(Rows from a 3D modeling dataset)
========================================================================
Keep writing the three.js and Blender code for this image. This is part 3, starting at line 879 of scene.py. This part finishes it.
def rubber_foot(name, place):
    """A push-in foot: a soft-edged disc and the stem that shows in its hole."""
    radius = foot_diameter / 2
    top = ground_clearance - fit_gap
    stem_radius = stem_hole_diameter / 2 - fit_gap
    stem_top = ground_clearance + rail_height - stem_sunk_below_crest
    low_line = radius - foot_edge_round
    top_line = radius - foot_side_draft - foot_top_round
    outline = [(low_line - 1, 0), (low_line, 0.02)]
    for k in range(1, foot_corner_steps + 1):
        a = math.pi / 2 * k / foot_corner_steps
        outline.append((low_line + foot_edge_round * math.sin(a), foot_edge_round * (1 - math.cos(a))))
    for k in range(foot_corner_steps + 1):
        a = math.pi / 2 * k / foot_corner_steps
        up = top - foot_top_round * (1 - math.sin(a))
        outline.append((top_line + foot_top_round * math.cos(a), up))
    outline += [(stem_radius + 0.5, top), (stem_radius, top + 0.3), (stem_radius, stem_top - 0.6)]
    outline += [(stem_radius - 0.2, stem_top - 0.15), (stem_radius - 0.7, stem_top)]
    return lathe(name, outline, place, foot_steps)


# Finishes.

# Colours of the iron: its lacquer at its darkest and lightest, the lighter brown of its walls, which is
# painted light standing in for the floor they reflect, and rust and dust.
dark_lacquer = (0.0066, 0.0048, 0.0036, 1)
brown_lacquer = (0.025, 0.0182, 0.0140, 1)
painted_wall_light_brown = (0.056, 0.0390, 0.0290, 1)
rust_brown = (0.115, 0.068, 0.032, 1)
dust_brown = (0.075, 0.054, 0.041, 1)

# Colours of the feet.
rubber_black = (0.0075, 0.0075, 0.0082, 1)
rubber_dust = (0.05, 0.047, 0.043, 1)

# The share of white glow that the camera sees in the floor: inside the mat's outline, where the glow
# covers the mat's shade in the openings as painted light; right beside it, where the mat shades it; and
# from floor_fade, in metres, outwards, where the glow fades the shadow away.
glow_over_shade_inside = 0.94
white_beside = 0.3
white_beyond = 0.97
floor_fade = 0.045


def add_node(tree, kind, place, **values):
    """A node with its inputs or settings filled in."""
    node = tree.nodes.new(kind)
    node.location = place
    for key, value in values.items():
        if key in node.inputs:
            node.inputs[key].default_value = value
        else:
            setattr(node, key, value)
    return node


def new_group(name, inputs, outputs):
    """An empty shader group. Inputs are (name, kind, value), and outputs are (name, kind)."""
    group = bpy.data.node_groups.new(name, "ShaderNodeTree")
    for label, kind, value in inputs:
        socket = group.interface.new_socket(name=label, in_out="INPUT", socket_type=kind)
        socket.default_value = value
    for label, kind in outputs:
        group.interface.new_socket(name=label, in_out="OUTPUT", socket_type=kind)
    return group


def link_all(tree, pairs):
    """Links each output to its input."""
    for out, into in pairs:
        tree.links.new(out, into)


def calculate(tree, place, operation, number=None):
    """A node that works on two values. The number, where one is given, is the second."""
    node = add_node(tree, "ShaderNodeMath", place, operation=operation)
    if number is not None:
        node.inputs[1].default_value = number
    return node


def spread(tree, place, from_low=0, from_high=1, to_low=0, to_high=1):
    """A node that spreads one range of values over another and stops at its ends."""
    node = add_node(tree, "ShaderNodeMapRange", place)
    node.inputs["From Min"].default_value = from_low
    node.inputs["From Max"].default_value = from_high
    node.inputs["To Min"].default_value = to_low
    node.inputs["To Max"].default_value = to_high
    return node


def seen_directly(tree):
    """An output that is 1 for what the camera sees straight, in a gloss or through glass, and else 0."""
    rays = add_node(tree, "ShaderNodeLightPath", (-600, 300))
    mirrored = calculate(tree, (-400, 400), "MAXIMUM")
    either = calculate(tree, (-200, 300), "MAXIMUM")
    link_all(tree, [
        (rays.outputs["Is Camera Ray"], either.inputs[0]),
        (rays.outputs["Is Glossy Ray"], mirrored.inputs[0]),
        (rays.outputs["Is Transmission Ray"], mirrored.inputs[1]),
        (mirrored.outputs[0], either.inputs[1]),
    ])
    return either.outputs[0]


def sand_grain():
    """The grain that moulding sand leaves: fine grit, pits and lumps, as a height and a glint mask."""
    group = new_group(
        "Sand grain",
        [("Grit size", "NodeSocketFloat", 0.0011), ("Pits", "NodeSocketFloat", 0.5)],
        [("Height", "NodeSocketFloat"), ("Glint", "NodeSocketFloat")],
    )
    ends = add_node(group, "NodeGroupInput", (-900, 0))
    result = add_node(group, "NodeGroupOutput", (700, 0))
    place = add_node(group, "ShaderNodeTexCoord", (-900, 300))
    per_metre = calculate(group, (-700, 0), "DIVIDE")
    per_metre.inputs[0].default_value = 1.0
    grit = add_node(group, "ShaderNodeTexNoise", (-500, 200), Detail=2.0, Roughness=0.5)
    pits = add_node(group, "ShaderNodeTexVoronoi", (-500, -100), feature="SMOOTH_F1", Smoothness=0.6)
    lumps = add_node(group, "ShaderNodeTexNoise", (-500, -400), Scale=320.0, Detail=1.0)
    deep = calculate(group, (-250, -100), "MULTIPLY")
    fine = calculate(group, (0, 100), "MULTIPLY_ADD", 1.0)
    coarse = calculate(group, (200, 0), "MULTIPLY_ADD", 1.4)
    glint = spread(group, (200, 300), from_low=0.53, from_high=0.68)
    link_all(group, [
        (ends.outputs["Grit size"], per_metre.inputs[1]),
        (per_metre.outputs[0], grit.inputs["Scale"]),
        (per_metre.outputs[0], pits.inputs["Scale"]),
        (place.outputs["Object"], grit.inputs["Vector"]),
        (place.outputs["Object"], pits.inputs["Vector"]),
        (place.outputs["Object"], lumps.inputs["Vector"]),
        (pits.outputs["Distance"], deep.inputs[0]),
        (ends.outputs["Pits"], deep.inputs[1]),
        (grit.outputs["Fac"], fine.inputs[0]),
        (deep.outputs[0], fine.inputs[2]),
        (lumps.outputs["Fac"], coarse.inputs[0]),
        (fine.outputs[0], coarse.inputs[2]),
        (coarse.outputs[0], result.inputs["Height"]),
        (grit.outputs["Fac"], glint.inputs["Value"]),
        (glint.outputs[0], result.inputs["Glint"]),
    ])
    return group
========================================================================
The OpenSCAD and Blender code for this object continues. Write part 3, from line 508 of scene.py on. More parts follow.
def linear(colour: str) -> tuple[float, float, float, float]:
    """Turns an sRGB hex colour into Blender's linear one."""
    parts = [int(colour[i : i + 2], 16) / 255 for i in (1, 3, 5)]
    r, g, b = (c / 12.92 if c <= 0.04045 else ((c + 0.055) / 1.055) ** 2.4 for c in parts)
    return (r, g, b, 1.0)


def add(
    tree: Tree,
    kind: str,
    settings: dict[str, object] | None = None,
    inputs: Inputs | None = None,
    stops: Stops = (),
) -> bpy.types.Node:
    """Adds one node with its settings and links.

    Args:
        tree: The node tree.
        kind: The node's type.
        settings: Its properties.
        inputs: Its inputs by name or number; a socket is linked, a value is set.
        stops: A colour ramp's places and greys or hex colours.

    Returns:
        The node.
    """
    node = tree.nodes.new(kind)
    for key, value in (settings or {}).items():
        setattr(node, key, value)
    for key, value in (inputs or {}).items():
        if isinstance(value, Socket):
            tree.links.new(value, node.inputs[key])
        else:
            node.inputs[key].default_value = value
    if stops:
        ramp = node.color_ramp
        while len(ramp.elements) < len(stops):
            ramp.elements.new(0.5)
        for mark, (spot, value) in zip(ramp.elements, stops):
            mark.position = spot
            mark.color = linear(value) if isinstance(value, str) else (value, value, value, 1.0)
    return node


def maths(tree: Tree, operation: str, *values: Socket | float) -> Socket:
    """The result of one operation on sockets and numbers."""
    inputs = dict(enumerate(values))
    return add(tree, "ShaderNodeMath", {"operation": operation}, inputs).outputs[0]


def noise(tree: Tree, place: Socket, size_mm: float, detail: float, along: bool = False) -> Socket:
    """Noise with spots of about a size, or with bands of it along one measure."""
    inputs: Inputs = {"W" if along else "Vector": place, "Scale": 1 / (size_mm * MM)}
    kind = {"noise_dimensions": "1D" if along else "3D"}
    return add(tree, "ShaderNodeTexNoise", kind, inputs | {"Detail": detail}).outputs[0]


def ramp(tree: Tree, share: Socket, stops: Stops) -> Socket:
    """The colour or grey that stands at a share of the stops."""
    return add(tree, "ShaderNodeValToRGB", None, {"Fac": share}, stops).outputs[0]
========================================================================
Instruction
Return the lines from the line with "Keep writing the" through the line with "# Finishes.", inclusive, exactly as they stand, and nothing else.

Solution to this task
Keep writing the three.js and Blender code for this image. This is part 3, starting at line 879 of scene.py. This part finishes it.
def rubber_foot(name, place):
    """A push-in foot: a soft-edged disc and the stem that shows in its hole."""
    radius = foot_diameter / 2
    top = ground_clearance - fit_gap
    stem_radius = stem_hole_diameter / 2 - fit_gap
    stem_top = ground_clearance + rail_height - stem_sunk_below_crest
    low_line = radius - foot_edge_round
    top_line = radius - foot_side_draft - foot_top_round
    outline = [(low_line - 1, 0), (low_line, 0.02)]
    for k in range(1, foot_corner_steps + 1):
        a = math.pi / 2 * k / foot_corner_steps
        outline.append((low_line + foot_edge_round * math.sin(a), foot_edge_round * (1 - math.cos(a))))
    for k in range(foot_corner_steps + 1):
        a = math.pi / 2 * k / foot_corner_steps
        up = top - foot_top_round * (1 - math.sin(a))
        outline.append((top_line + foot_top_round * math.cos(a), up))
    outline += [(stem_radius + 0.5, top), (stem_radius, top + 0.3), (stem_radius, stem_top - 0.6)]
    outline += [(stem_radius - 0.2, stem_top - 0.15), (stem_radius - 0.7, stem_top)]
    return lathe(name, outline, place, foot_steps)


# Finishes.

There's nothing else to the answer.